- [TASK DETAILS] Search the data for the word "Blender" and copy every line where it occurs.

Rows from a dataset
**********

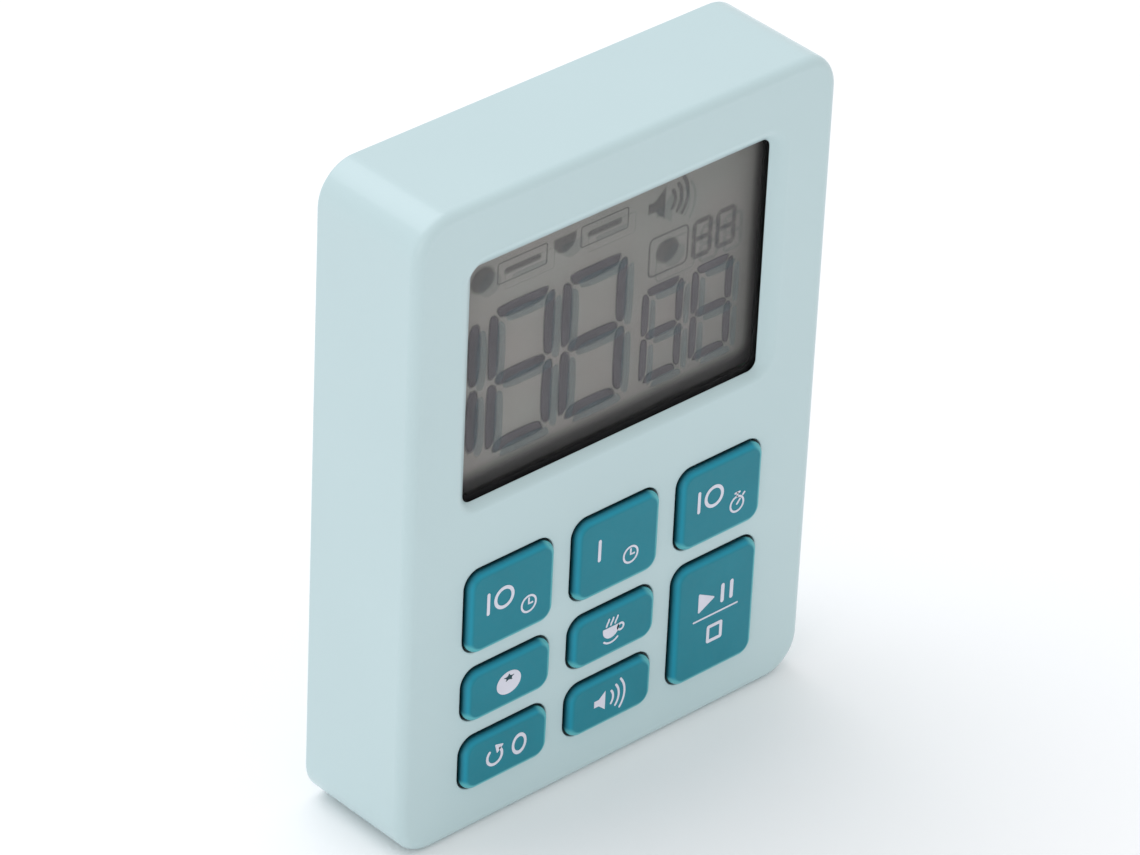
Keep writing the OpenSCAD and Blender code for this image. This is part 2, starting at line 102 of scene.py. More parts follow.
# Window: the front face rolls over softly into a crisp glass opening
LENS = span("display_lens")
LENS_SEAT, LENS_FRONT = depths("lens_tape")
ROLL_DEPTH = 1.08
ROLL = (LENS[0] - 1.85, LENS[1] + 1.5, LENS[2] - 0.1, LENS[3] + 1.05)
ROLL_R = 4.2
OPENING = (LENS[0] + 0.3, LENS[1] - 1.1, LENS[2] + 1.3, LENS[3] - 0.95)
OPENING_R = 1.4
SEAT_R = 1.8
MASK = (OPENING[0] + 0.7, LENS[1] - 0.95, OPENING[2] + 0.1, OPENING[3] - 0.6)
MASK_R = 1.6

# Keys
FLANGE_OUT = 0.6
KEY_R = 2.2
KEY_ROUND = 0.95
KEY_GAP = 0.28
KEY_HUB_IN = 1.7
KEY_NAMES = [n[len("key_"):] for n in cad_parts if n.startswith("key_")]
KEY_BOXES = {n: span("key_" + n, -FLANGE_OUT) for n in KEY_NAMES}
KEY_TOP, KEY_BACK = depths("key_cup")
FLANGE_FRONT = FRONT_WALL + 0.2
FLANGE_BACK = FLANGE_FRONT + 0.8
WEB_FRONT = depths("keypad_web")[0]


# ---------------------------------------------------------------------------------------
# Shapes
# ---------------------------------------------------------------------------------------
def rounded(box, r, grow=0.0, steps=10):
    """Outline of a box with round corners, as (x, z) points, anticlockwise from the front."""
    x0, x1, z0, z1 = box[0] - grow, box[1] + grow, box[2] - grow, box[3] + grow
    r = max(r + grow, 0.05)
    corners = (
        (x1 - r, z0 + r, -90), (x1 - r, z1 - r, 0), (x0 + r, z1 - r, 90), (x0 + r, z0 + r, 180)
    )
    turns = [90 * i / steps for i in range(steps + 1)]
    return [
        (x + r * cos(radians(start + turn)), z + r * sin(radians(start + turn)))
        for x, z, start in corners
        for turn in turns
    ]


def oval(x, z, rx, rz, steps=40):
    """Outline of an oval round x, z."""
    turns = [2 * pi * i / steps for i in range(steps)]
    return [(x + rx * cos(a), z + rz * sin(a)) for a in turns]


def arc(x, z, r, start, end, steps=16):
    """Points along an arc, its angles in degrees."""
    turns = [radians(start + (end - start) * i / steps) for i in range(steps + 1)]
    return [(x + r * cos(a), z + r * sin(a)) for a in turns]


def mixed(a, b, share):
    """The outline that lies between two outlines with the same number of points."""
    return [
        (p[0] + (q[0] - p[0]) * share, p[1] + (q[1] - p[1]) * share) for p, q in zip(a, b)
    ]


def anticlockwise(outline):
    """The outline, turned round if it runs clockwise."""
    area = sum(
        p[0] * q[1] - q[0] * p[1] for p, q in zip(outline, [*outline[1:], outline[0]])
    )
    return outline if area > 0 else outline[::-1]


def grown(outline, by):
    """A closed outline pushed outwards along the bisector at each point."""
    made = []
    outline = anticlockwise(outline)
    for i, (x, z) in enumerate(outline):
        before = Vector(outline[i - 1])
        after = Vector(outline[(i + 1) % len(outline)])
        here = Vector((x, z))
        first = (here - before).normalized()
        second = (after - here).normalized()
        normal = Vector((first.y + second.y, -first.x - second.x))
        if normal.length < 1e-6:
            normal = Vector((first.y, -first.x))
        normal.normalize()
        reach = by / max(0.5, normal.dot(Vector((first.y, -first.x))))
        made.append((x + normal.x * reach, z + normal.y * reach))
    return made


def smoothed(outline, rounds=2, share=0.22):
    """A closed outline with its corners cut away and cut away again."""
    for _ in range(rounds):
        cut = []
        for p, q in zip(outline, [*outline[1:], outline[0]]):
            for s in (share, 1 - share):
                cut.append((p[0] + (q[0] - p[0]) * s, p[1] + (q[1] - p[1]) * s))
        outline = cut
    return outline


def stroke(path, width, steps=5):
    """Outline of a pen stroke of that width along a path, with round ends."""
    path = [Vector(p) for p in path]
    headings = [
        (path[min(i + 1, len(path) - 1)] - path[max(i - 1, 0)]).normalized()
        for i in range(len(path))
    ]
    half = width / 2
    right = [p + Vector((h.y, -h.x)) * half for p, h in zip(path, headings)]
    left = [p - Vector((h.y, -h.x)) * half for p, h in zip(path, headings)]

    def cap(point, heading):
        side = Vector((heading.y, -heading.x)) * half
        ahead = heading * half
        turns = [pi * i / (steps + 1) for i in range(1, steps + 1)]
        return [point + side * cos(a) + ahead * sin(a) for a in turns]

    outline = right + cap(path[-1], headings[-1]) + left[::-1] + cap(path[0], -headings[0])
    return [(p.x, p.y) for p in outline]


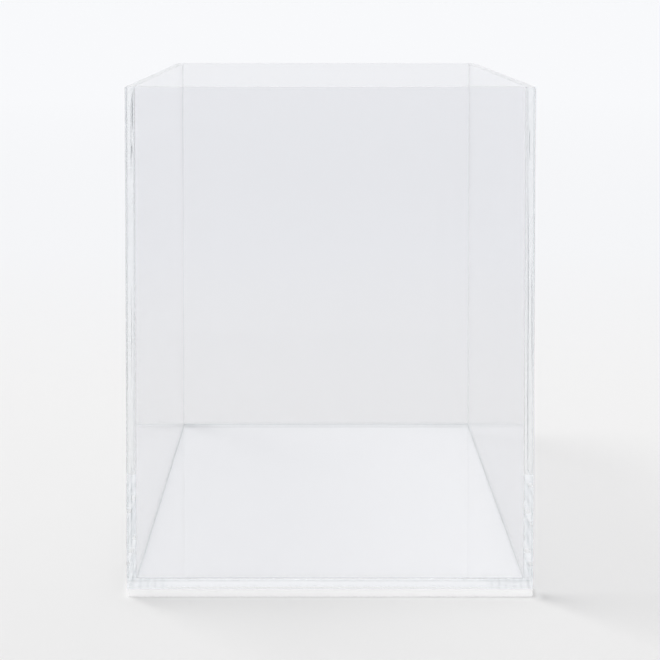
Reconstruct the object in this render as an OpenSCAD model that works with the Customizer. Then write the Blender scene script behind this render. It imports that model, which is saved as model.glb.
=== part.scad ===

**********

- [RESULT OF THIS EXERCISE]
Keep writing the OpenSCAD and Blender code for this image. This is part 2, starting at line 102 of scene.py. More parts follow.
Reconstruct the object in this render as an OpenSCAD model that works with the Customizer. Then write the Blender scene script behind this render. It imports that model, which is saved as model.glb.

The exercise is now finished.